Thursday, February 21, 2013

Lars Kepler's The Nightmare

The Nightmare, the sequel to a prominent Swedish crime of recent years, The Hypnotist, by a husband and wife writing team known as Lars Kepler, has the bones of a good book, undermined, especially in the first half, by some obvious flaws. Joona Linna, a Finno-Swedish super-detective, is alternately held in awe by other cops and squeezed out of investigations by the police hierarchy and the security police (in typical crime-fiction fashion). The awe he inspires in other cops is naively presented, and the obstructions placed in his way are a bit cliched. But these problems fade away in the second half, particularly with the development of a new character, Saga Bauer (whose name unfortunately coincides with the wonderful female character in the Danish-Swedish TV series, The Bridge, as well as a recurring description of her as rather elfin--fortunately she's simply a bit under-confident rather than autistic-ish, like the TV Saga).

Joona Linna (who's almost always described by his full name) is not, in his own mind, quite the superman that other people think he is. He's even a bit insecure, at times, despite the intuition that is his strongest investigative tool. The authors give him a flaw (a recurring severe migraine that he under-treats because the medicine fogs his mind), and he has a murky and evidently tragic past that only slowly comes to light for the reader. Joona's amazing investigative abilities are something like those of Jo Nesbø's detective Harry Hole, but Joona is a bit less self-destructive; both characters can be a bit irritating in their super-abilities, but neither is ultimately totally unbelievable, and Joona is if anything a bit less superhuman than Harry. There is, however, one action by Joona in the climax that is hardly believable (but then some of Harry's exploits beggar belief, too).

A number of the other characters, on the other hand, are cliches; the security police and SWAT team are drawn as bloodthirsty cardboard cutouts of their roles, especially early in the book.

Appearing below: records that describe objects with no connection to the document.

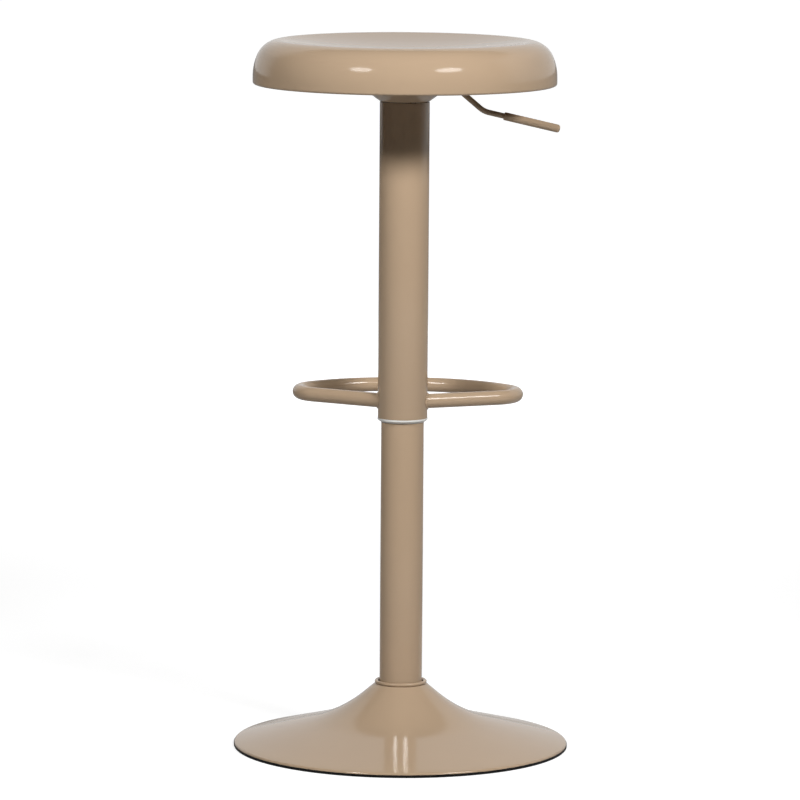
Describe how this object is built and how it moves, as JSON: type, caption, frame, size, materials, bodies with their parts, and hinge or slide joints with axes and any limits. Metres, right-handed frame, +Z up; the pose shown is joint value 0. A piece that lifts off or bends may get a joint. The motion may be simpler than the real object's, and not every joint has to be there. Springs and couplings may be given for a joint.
{
  "type": "bar stool",
  "caption": "Height-adjustable swivel bar stool: round pressed-steel seat, footrest hoop on a sliding cover tube, fixed column, trumpet base and a side release lever.",
  "frame": {"origin": "on the floor, on the axis of the column", "axes": "+Z up, +Y from the column to the front of the footrest, +X to the release lever"},
  "size_m": [0.392, 0.392, 0.831],
  "materials": {
    "beige_paint": "glossy powder coat",
    "white_plastic": "moulded, satin",
    "natural_plastic": "moulded, satin",
    "black_rubber": "matte",
    "black_paint": "semi-gloss black",
    "raw_iron": "raw",
    "mill_steel": "bare steel",
    "zinc_steel": "zinc plated",
    "ground_steel": "ground and hard",
    "turned_aluminium": "turned"
  },
  "bodies": {
    "base": {"base_dish": "beige_paint", "base_rubber_ring": "black_rubber", "floor_plate": "black_paint", "ballast_disc": "raw_iron", "base_hub": "mill_steel", "neck_ring": "beige_paint", "column_tube": "beige_paint", "column_end_plate": "mill_steel", "guide_bushing": "natural_plastic", "bearing_lower_race": "ground_steel"},
    "bearing_cage": {"ball_cage": "natural_plastic", "bearing_balls": "ground_steel"},
    "rod": {"piston_rod": "ground_steel", "rod_washer": "zinc_steel", "rod_clip": "zinc_steel", "bump_stop": "black_rubber", "piston": "turned_aluminium", "piston_seal": "black_rubber", "bearing_upper_race": "ground_steel"},
    "lift": {"gas_cylinder": "black_paint", "pressure_tube": "mill_steel", "cylinder_rod_guide": "turned_aluminium", "rod_seal": "black_rubber", "valve_head": "turned_aluminium", "valve_seal": "black_rubber", "cover_tube": "beige_paint", "cover_bushing": "white_plastic", "cover_hub": "zinc_steel", "footrest_hoop": "beige_paint", "footrest_welds": "beige_paint", "taper_socket": "zinc_steel", "mechanism_cup": "beige_paint", "seat_plate": "beige_paint", "lever_bracket": "zinc_steel", "pivot_pin": "zinc_steel", "pivot_clip": "zinc_steel", "seat_bowl": "beige_paint", "seat_bolts": "zinc_steel", "bolt_washers": "zinc_steel", "weld_nuts": "zinc_steel", "seat_pan": "beige_paint"},
    "lever": {"lever_rocker": "zinc_steel", "lever_rod": "beige_paint", "lever_sleeve": "beige_paint"},
    "release_pin": {"release_pin": "ground_steel"}
  },
  "joints": [
    {"name": "seat_swivel", "type": "hinge", "parent": "base", "child": "rod", "pos_m": [0, 0, 0.02], "axis": [0, 0, 1], "continuous": true},
    {"name": "cage_turn", "type": "hinge", "parent": "base", "child": "bearing_cage", "pos_m": [0, 0, 0.02], "axis": [0, 0, 1], "continuous": true},
    {"name": "seat_lift", "type": "slide", "parent": "rod", "child": "lift", "axis": [0, 0, 1], "range_m": [-0.21, 0]},
    {"name": "lever_pull", "type": "hinge", "parent": "lift", "child": "lever", "pos_m": [0.026, 0, 0.787], "axis": [0, -1, 0], "range_deg": [0, 7], "stiffness_Nm_per_rad": 2, "springref_deg": -5.73},
    {"name": "pin_press", "type": "slide", "parent": "lift", "child": "release_pin", "axis": [0, 0, -1], "range_m": [0, 0.0035]}
  ],
  "couplings": [
    {"joint": "cage_turn", "follows": "seat_swivel", "ratio": 0.5},
    {"joint": "pin_press", "follows": "lever_pull", "m_per_rad": 0.026}
  ]
}
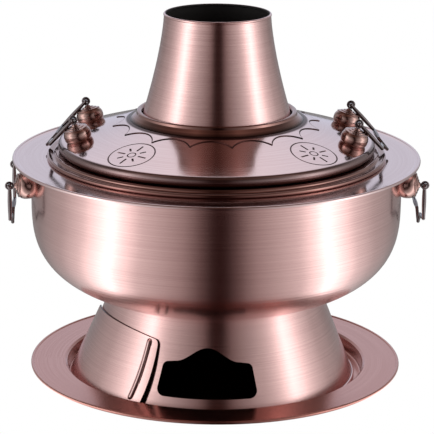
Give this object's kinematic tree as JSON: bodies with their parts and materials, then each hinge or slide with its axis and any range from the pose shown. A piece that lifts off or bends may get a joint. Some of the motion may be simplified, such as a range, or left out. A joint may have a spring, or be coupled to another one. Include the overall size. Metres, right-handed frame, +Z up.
{
  "type": "chimney hot pot",
  "caption": "Charcoal hot pot: a ring-shaped bowl round a flue on a conical fire pedestal, with a lift-off lid, drop handles, an air door and a tray.",
  "frame": {"origin": "on the ground under the flue's centre line", "axes": "+Z up along the flue, +X towards the right pair of knobs and handles, front with the draught opening at -Y"},
  "size_m": [0.3286, 0.32, 0.2932],
  "materials": {
    "brushed_copper": "brushed rose copper plating",
    "polished_copper": "polished rose copper plating",
    "dark_wire": "polished dark wire",
    "grate": "raw cast iron"
  },
  "bodies": {
    "tray": {"tray": "polished_copper"},
    "pot": {"pedestal": "brushed_copper", "bowl": "brushed_copper", "brim_ring": "polished_copper", "chimney": "brushed_copper", "grate_ring": "grate", "charcoal_grate": "grate", "bowl_knobs_right": "polished_copper", "bowl_eye_bolts_right": "dark_wire", "bowl_nuts_right": "dark_wire", "bowl_knobs_left": "polished_copper", "bowl_eye_bolts_left": "dark_wire", "bowl_nuts_left": "dark_wire"},
    "lid": {"lid_shell": "polished_copper", "lid_rim": "polished_copper", "lid_throat": "polished_copper", "lid_knobs_right": "polished_copper", "lid_eye_bolts_right": "dark_wire", "lid_nuts_right": "dark_wire", "lid_knobs_left": "polished_copper", "lid_eye_bolts_left": "dark_wire", "lid_nuts_left": "dark_wire"},
    "air_door": {"air_door": "brushed_copper"},
    "bowl_bail_right": {"bowl_bail_right": "dark_wire"},
    "bowl_bail_left": {"bowl_bail_left": "dark_wire"},
    "lid_bail_right": {"lid_bail_right": "dark_wire"},
    "lid_bail_left": {"lid_bail_left": "dark_wire"}
  },
  "joints": [
    {"name": "pot_lift", "type": "slide", "parent": "tray", "child": "pot", "axis": [0, 0, 1], "range_m": [0, 0.03]},
    {"name": "lid_lift", "type": "slide", "parent": "pot", "child": "lid", "axis": [0, 0, 1], "range_m": [0, 0.13]},
    {"name": "air_door_turn", "type": "hinge", "parent": "pot", "child": "air_door", "pos_m": [0, 0, 0], "axis": [0, 0, 1], "continuous": true},
    {"name": "bowl_bail_right_swing", "type": "hinge", "parent": "pot", "child": "bowl_bail_right", "pos_m": [0.16085, 0, 0.1638], "axis": [0, -1, 0], "range_deg": [-22, 187]},
    {"name": "bowl_bail_left_swing", "type": "hinge", "parent": "pot", "child": "bowl_bail_left", "pos_m": [-0.16085, 0, 0.1638], "axis": [0, 1, 0], "range_deg": [-22, 187]},
    {"name": "lid_bail_right_swing", "type": "hinge", "parent": "lid", "child": "lid_bail_right", "pos_m": [0.10849, 0, 0.2127], "axis": [0, -1, 0], "range_deg": [0, 229]},
    {"name": "lid_bail_left_swing", "type": "hinge", "parent": "lid", "child": "lid_bail_left", "pos_m": [-0.10769, 0.01322, 0.2127], "axis": [0.1219, 0.9925, 0], "range_deg": [0, 229]}
  ]
}
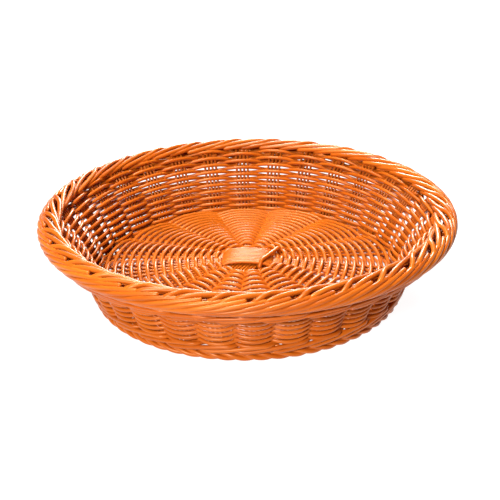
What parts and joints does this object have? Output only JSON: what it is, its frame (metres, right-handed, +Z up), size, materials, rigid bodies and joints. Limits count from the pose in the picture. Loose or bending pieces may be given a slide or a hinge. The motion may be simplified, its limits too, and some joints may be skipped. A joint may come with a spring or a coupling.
{
  "type": "woven wicker basket",
  "caption": "Round shallow basket with a domed woven base, a flared wall of grouped stakes and weavers, a rolled rim border and a rope foot.",
  "frame": {"origin": "centre of the foot's resting face, on the table", "axes": "+Z up along the basket's axis; +X and +Y lie along the table, with +Y away from the usual viewer"},
  "size_m": [0.3999, 0.4, 0.086],
  "materials": {
    "weavers": "satin extruded strand with fine lengthwise grain",
    "borders": "satin extruded strand with fine lengthwise grain",
    "base_stakes": "satin extruded strand",
    "side_stakes": "satin extruded strand",
    "slath": "satin extruded strand"
  },
  "bodies": {
    "root": {"slath_top_bundle": "slath", "slath_middle_bundle": "slath", "slath_bottom_bundle": "slath", "slath_binding": "slath", "base_weave": "weavers", "foot_border": "borders", "foot_wale": "weavers", "wall_weave": "weavers", "upper_wale": "weavers", "rim_border": "borders", "base_stakes_01": "base_stakes", "base_stakes_02": "base_stakes", "base_stakes_03": "base_stakes", "base_stakes_04": "base_stakes", "base_stakes_05": "base_stakes", "base_stakes_06": "base_stakes", "base_stakes_07": "base_stakes", "base_stakes_08": "base_stakes", "base_stakes_09": "base_stakes", "base_stakes_10": "base_stakes", "base_stakes_11": "base_stakes", "base_stakes_12": "base_stakes", "base_stakes_13": "base_stakes", "base_stakes_14": "base_stakes", "base_stakes_15": "base_stakes", "side_stakes_01": "side_stakes", "side_stakes_02": "side_stakes", "side_stakes_03": "side_stakes", "side_stakes_04": "side_stakes", "side_stakes_05": "side_stakes", "side_stakes_06": "side_stakes", "side_stakes_07": "side_stakes", "side_stakes_08": "side_stakes", "side_stakes_09": "side_stakes", "side_stakes_10": "side_stakes", "side_stakes_11": "side_stakes", "side_stakes_12": "side_stakes", "side_stakes_13": "side_stakes", "side_stakes_14": "side_stakes", "side_stakes_15": "side_stakes", "side_stakes_16": "side_stakes", "side_stakes_17": "side_stakes", "side_stakes_18": "side_stakes", "side_stakes_19": "side_stakes", "side_stakes_20": "side_stakes", "side_stakes_21": "side_stakes", "side_stakes_22": "side_stakes", "side_stakes_23": "side_stakes", "side_stakes_24": "side_stakes", "side_stakes_25": "side_stakes", "side_stakes_26": "side_stakes", "side_stakes_27": "side_stakes", "side_stakes_28": "side_stakes", "side_stakes_29": "side_stakes", "side_stakes_30": "side_stakes"}
  },
  "joints": []
}
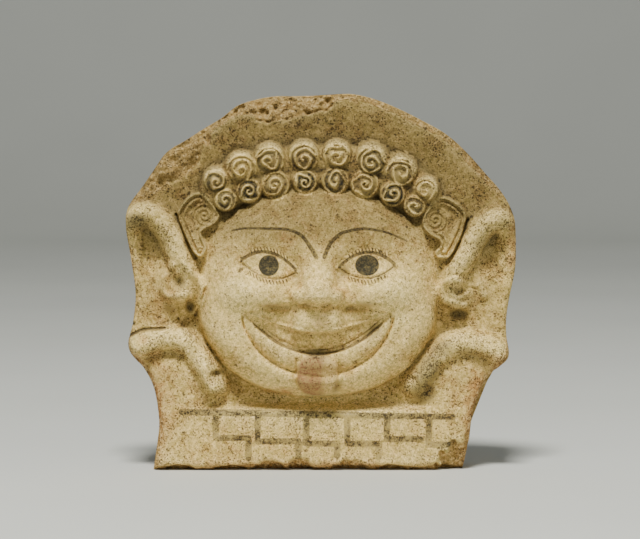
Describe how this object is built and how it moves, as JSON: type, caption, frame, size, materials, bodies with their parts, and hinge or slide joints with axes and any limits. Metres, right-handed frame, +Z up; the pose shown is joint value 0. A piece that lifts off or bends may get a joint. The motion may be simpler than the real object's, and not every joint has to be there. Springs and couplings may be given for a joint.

Some of the victims and a number of characters who are mostly bystanders do have individual personalities, and the settings are vividly drawn.

The writing is direct and effective, though there are stylistic quirks that are a bit distracting, particularly in the time-framing of overlapping episodes, such as a chapter early on that repeats almost exactly the chapter that went before, with a slightly different focus and time. There is also a chase sequence that goes on for a very, very long time. And as the plot gets more and more complicated, there begin to be some rather gothic and graphically cruel elements to the story, not everyone's taste I expect.



The plotting is the real strength of the book, along with the scene-setting. There are, however, some flashbacks that are intended to illuminate some of the character's biography and motivation, but some of these simply impede the story and pad out the page-count and may induce a bit of skimming on the reader's part.